A second person who arrived on January 29 had travelled through Singapore and was found positive for Covid in routine day three testing.
The third person to test positive had arrived here two days ago from the United States. They were tested positive on arrival. They were now in quarantine in Christchurch.
There are now 61 active cases in New Zealand.
The ministry said yesterday that 4,106 tests were processed. The seven-day rolling average up to yesterday was 5,342 test.
New Zealanders were today praised for the increase in scanning since last week's community outbreak,
"Since midday yesterday New Zealanders have scanned 692,042 times. The seven-day rolling average number of scans is 1,052,430.
"We thank all New Zealanders for their efforts to scan, scan, scan," said the ministry.
It comes as moves are made to tighten protocols in our managed isolation facilities which have seen movement curtailed after a community outbreak stemming from Auckland's Pullman.
This is followed later in the afternoon with a press conference from director general of Health Dr Ashley Bloomfield and Medsafe group manager Chris James who will reveal the decision-making process to approve the Pfizer vaccine.
With community cases still not surfacing from the latest Northland and Auckland scares, protocols have now been tightened for movement in communal areas in managed isolation facilities.
Across all hotels, returnees now need to make bookings for exercise and smoke breaks, and movement within all 32 facilities has been reduced.
The Pullman Hotel is currently being emptied of guests, while an investigation continues into identifying the source of the outbreak which saw four people staying on the same floor contract Covid in January.
It's believed the likely cause of infection was airborne.
Yesterday the Ministry of Health confirmed five returnees had been infected by a source
within New Zealand managed isolation facilities since the pandemic began.
The infections involve seven events across five facilities.
There had also been five staff infected within the managed isolation facilities in Auckland and Christchurch as of February 1.
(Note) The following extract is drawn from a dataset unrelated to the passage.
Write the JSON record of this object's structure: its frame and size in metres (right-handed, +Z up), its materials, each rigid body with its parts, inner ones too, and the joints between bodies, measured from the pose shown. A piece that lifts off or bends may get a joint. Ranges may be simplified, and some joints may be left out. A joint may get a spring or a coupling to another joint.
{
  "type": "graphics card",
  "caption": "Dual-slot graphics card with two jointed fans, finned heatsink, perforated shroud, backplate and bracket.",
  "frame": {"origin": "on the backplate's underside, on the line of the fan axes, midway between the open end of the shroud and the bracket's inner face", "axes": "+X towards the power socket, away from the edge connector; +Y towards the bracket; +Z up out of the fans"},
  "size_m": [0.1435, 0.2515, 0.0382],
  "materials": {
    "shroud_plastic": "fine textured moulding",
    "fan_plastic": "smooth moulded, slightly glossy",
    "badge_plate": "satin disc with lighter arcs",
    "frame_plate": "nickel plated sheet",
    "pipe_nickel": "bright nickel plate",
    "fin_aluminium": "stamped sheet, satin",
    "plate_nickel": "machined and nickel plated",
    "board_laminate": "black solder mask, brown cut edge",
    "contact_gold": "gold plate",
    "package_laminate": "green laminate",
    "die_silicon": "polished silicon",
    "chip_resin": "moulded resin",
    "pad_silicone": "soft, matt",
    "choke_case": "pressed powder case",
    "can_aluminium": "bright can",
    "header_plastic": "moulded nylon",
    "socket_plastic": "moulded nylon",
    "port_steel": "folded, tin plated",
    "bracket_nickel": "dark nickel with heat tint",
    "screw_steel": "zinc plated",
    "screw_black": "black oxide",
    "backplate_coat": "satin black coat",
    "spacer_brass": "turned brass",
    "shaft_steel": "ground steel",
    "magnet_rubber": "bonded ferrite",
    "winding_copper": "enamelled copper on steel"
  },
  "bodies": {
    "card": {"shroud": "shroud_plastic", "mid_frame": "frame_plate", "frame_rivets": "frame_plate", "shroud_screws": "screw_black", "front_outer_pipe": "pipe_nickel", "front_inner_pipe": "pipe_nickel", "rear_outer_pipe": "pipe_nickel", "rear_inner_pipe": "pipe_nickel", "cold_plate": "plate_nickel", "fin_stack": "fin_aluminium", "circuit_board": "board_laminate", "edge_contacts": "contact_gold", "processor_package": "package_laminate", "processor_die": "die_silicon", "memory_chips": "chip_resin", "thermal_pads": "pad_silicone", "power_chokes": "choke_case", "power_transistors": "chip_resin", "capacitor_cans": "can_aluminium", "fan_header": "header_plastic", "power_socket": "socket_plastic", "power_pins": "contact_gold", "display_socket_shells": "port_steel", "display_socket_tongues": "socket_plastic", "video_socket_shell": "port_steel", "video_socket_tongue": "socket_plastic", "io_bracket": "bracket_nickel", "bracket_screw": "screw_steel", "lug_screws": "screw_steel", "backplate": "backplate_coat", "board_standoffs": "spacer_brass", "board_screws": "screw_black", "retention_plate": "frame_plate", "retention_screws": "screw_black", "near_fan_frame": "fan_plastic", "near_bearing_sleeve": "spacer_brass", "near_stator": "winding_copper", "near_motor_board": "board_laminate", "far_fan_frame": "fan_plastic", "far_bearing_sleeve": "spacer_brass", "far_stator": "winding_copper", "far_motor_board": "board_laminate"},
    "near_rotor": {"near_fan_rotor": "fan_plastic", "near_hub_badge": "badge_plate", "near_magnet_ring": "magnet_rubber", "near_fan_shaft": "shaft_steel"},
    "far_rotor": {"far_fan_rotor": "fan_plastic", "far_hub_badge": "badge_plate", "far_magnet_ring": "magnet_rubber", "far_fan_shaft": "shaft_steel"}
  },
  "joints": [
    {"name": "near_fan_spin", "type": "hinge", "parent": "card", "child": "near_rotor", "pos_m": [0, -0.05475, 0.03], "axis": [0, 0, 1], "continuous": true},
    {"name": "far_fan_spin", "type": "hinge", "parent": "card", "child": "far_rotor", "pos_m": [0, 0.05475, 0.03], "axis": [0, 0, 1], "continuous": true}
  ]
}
But they did not include the 13 international mariners staying in a Christchurch managed isolation facility, who were thought to have contracted Covid-19 overseas.
There are now 69 people with Covid in New Zealand.
There have been no new cases within the community since the two people - a man in his 40s and his preschool daughter - staying in managed isolation at the Pullman Auckland hotel were confirmed to be infected last Wednesday.
The pair from Orewa had finished their 14-day isolation on January 15. Father and daughter were now recovering at the dedicated quarantine facility at Jet Park hotel in South Auckland.
Those cases followed that of another confirmed case in the community, on January 24, of a 56-year-old woman from Northland who had also completed managed isolation at the Pullman facility.
The woman, who contracted the contagious South African variant from another returnee at the central Auckland facility, has since recovered and all of the potential close contacts returned negative tests.
All were found to be linked to a single case at the Pullman Hotel who had been shifted from managed isolation to the Jet Park quarantine facility when she fell ill.